2010/02/14

Let The Bubble Burst?

Property Bubble Talk

I expect banking shares to be in trouble when the property bubble bursts. Here's an article that says the Australian property bubble is looking to burst at some point.
Yet on Wednesday one of the unpalatable and less obvious side-effects of Australia's inflating house prices - now deemed by the Economist magazine to be overvalued by 50 per cent - became clearer. The rise in the number of Australian households who are in so much difficulty with their mortgage repayments that they are facing selling up - or being sold up - is continuing its ascent beyond the 200,000 mark reached in November. By this year's end, some 270,000 Australian households will be in severe mortgage stress.

Defaults on mortgage repayments will rise to 35,500 by December - considerably above the present yearly total of about 28,000 households.

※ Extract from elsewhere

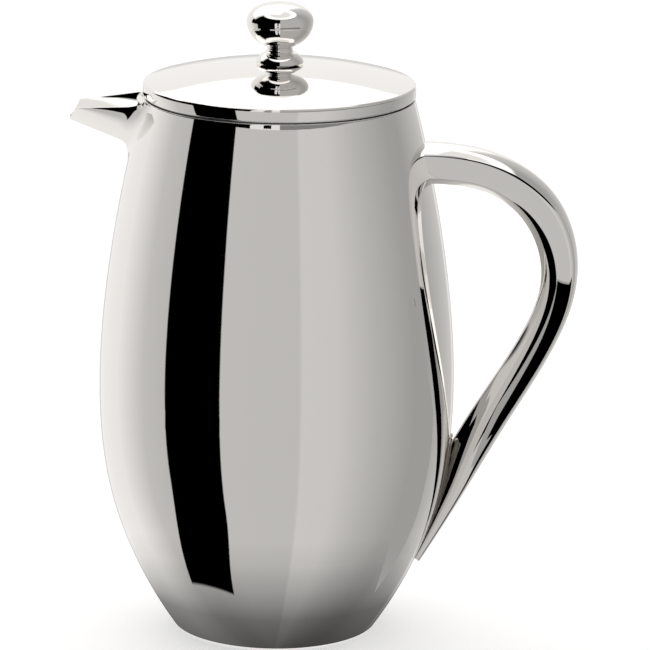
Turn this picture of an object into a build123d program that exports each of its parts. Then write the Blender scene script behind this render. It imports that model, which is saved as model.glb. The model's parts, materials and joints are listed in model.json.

All in all, the report produced by the Sydney consultants Fujitsu predicts that by the end of this year some 637,000 Australian households will be under some form of mortgage stress.

No one knows how Australia's housing asset bubble will end. But new American research points to an unexpected and unnerving phenomenon for banks caused by a wave of more belligerent borrowers caught in a property bubble burst.

Many are now more likely to lose their emotional attachment to their homes and walk away, tossing the keys to the bank, even if they have the capacity to keep making mortgage repayments. One published estimate found that 17 per cent of all Americans who default on their mortgage repayments no longer choose to try and tough it out - they walk off.

Except in Australia, you sort of wonder if the terms of the mortgages allow people to walk off. I thought I was being a little bearish when I last read some papers that indicated that the Sydney real estate prices could fall 40%. If The Economist thinks it's over valued by 50%, then it could easily be a 33% drop. So expect it to go down 33-40%.

Most of the people who bought properties this side of 1998 are going to be quite peeved when the bubble bursts. If they got locked into unrealistic mortgages to support unrealistic house prices they bought into, the backlash and recriminations and blame-throwing is going to be something fierce. Which explains not only how the First Home Owners' Grant helped to shore up prices, but why they couched the policy in such a way so as to help the Baby Boomers keep their property values up through the early part of the GFC. Now that those policies are being wound down and the stimulus is being wound down, things could get interesting.

I'm actually not looking forward to seeing this one shake out. The way it shook out in Japan was totally ugly.